Alright okay, okay, maybe the issue is that Siri just doesn’t have a good index of locations in my area. That’s possible, right? Not really.

As a last long shot, I just directly asked her to show me a nearby rape help centre. The one she showed me is 8,144 km away in England.

So, by now, I’ve spent an hour talking to my phone and have gotten no help at all for a rape help centre that I can actually drive down to. I’d have settled for anything. A helpline number. A map location. Even just a web link.

Now I understand that Siri doesn’t have answers to anything itself; it’s a “meta search engine,” which is a service that sends your query off to other search engines. But there’s really no reason why Siri gives me zero meaningful responses for sexual assault help when the same keyword searches on these topics give results on search engines like Google.

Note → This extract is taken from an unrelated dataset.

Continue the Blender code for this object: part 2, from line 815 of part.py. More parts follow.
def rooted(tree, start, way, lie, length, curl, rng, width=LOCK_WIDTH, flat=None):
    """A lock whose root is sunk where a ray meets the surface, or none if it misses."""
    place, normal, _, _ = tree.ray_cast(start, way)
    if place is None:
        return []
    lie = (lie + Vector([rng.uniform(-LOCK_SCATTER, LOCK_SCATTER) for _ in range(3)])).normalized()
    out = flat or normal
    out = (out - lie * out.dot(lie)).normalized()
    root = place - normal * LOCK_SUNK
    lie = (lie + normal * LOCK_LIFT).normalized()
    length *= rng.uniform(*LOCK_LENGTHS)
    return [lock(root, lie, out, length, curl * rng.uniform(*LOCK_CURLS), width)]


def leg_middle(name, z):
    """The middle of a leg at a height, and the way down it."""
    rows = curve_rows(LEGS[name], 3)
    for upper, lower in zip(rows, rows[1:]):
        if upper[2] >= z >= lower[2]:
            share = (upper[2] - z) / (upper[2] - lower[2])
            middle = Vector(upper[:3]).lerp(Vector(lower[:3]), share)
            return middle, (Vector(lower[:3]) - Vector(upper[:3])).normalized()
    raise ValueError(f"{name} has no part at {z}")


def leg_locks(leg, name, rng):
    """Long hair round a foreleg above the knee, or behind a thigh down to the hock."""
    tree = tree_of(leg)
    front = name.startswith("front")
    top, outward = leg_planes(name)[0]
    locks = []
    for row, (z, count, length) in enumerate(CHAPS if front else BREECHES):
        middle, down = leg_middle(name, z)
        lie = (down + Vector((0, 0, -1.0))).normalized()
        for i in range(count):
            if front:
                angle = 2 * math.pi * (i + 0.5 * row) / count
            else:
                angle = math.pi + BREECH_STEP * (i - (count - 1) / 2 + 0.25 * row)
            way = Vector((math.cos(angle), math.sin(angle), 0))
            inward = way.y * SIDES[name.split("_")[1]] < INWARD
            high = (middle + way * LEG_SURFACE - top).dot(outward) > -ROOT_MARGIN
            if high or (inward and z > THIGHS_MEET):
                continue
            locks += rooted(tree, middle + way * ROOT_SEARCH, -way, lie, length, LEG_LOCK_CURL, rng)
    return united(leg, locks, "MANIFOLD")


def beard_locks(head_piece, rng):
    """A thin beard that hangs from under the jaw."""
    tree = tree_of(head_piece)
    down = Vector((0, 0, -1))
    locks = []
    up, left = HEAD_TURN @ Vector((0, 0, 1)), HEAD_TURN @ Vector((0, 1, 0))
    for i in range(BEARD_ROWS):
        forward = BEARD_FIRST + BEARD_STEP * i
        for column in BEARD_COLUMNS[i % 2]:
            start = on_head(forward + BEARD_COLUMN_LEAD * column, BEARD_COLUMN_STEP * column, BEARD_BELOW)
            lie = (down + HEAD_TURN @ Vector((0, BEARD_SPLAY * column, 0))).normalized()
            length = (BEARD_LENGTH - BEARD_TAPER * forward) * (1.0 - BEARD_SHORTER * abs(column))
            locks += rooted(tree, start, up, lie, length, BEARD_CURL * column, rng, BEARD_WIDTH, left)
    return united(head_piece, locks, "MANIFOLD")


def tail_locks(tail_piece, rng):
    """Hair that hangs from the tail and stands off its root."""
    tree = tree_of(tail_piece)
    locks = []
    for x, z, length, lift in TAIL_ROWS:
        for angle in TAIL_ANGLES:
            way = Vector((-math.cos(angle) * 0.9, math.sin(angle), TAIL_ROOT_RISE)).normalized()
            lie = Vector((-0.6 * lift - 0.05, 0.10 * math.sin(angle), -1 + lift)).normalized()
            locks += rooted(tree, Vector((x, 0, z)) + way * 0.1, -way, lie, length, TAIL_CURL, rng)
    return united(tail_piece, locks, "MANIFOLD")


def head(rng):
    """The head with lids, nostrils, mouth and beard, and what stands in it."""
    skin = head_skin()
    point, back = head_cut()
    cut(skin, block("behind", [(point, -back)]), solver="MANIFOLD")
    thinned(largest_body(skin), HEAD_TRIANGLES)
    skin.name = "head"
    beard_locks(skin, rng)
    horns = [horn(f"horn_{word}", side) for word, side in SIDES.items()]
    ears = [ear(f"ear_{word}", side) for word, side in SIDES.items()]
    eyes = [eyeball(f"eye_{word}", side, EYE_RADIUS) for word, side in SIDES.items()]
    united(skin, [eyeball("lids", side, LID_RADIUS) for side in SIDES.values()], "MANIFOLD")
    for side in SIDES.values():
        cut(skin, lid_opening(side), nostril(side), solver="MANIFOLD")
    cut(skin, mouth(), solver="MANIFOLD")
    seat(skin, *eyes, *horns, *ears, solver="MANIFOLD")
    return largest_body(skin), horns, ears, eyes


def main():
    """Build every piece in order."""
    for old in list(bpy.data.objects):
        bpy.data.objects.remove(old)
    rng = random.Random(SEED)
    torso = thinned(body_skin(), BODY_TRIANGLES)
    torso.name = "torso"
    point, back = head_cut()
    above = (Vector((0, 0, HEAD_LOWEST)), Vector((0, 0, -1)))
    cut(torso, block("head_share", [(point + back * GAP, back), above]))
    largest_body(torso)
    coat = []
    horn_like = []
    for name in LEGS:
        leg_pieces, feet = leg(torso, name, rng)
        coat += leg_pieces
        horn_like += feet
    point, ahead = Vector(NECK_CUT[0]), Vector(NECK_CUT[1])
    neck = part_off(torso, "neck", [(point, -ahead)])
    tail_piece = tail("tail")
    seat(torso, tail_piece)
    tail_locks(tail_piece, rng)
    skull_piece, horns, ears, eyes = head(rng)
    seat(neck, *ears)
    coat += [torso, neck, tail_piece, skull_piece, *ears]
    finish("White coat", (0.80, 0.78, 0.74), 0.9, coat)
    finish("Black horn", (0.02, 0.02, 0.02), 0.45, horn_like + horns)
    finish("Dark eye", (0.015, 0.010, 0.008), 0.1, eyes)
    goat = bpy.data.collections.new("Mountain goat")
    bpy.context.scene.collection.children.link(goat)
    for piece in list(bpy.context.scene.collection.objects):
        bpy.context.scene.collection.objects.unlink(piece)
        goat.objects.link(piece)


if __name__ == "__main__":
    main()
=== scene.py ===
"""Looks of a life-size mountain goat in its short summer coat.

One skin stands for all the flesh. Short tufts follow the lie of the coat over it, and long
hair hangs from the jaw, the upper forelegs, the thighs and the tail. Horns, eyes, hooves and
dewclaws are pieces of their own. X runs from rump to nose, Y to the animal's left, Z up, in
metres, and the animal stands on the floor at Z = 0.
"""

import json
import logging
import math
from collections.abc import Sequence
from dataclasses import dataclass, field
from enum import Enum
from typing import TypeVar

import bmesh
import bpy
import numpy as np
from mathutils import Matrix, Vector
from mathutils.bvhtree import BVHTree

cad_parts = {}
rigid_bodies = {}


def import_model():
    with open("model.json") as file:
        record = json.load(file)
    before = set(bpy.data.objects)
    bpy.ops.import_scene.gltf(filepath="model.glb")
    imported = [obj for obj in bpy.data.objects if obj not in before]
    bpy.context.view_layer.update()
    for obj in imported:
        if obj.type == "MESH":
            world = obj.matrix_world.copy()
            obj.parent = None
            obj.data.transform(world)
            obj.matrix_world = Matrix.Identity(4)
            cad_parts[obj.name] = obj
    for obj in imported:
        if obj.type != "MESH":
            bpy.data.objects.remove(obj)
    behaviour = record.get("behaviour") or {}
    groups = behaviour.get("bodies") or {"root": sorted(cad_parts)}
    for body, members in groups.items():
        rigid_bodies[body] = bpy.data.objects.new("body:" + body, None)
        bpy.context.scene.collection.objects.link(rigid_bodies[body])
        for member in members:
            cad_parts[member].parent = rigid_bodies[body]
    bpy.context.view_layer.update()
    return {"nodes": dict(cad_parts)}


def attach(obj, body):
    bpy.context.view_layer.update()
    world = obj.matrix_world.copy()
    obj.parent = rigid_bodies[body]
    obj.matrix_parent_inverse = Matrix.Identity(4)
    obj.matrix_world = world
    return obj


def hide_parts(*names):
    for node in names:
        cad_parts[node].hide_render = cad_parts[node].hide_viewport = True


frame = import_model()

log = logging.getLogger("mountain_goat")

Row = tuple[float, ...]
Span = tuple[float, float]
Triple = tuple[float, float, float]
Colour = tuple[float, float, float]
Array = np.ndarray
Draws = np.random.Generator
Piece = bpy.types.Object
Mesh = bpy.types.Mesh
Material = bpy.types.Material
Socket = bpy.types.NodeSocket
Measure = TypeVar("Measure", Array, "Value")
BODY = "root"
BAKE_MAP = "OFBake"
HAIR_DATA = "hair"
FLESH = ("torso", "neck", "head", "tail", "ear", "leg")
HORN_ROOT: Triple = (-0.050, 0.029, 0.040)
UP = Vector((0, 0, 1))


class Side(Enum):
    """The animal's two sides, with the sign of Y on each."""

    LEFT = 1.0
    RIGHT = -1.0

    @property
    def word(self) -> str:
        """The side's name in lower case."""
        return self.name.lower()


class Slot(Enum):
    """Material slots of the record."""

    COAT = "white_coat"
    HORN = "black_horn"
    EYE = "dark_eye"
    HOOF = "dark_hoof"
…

And this matters! Because it’s not easy to immediately confide about experiences of sexual abuse with friends or family, and it’s difficult to make a call to a help centre as the first response. It is a powerful moment when a survivor says out loud, “I was abused” for the first time. Technology needs to be tailored to respond to these situations. For everyone. Everywhere.

Moreover, design is not a trivial problem. It reflects how we perceive the world — which problems we consider important enough to solve by bringing to the forefront, and which ones we keep blurred out in the background. White male centered design that ignores the very real needs of women in developing societies indicates the widespread voids in public understanding of such women’s lives.

This is a demonstration of a problem. It is something that Apple needs to address and rectify. This is information that is readily available on the internet that your chat bot is unable to “find”. You have the best engineers in the world, Silicon Valley, I’m pretty sure you can get this working for Indian women. Meanwhile, if you’re a sexual assault survivor in India, and you need to reach out for help, you can find a curated list of help-centres and resources on this link here. Maybe you too can take a cue from this, Apple — this link was the first result on Google.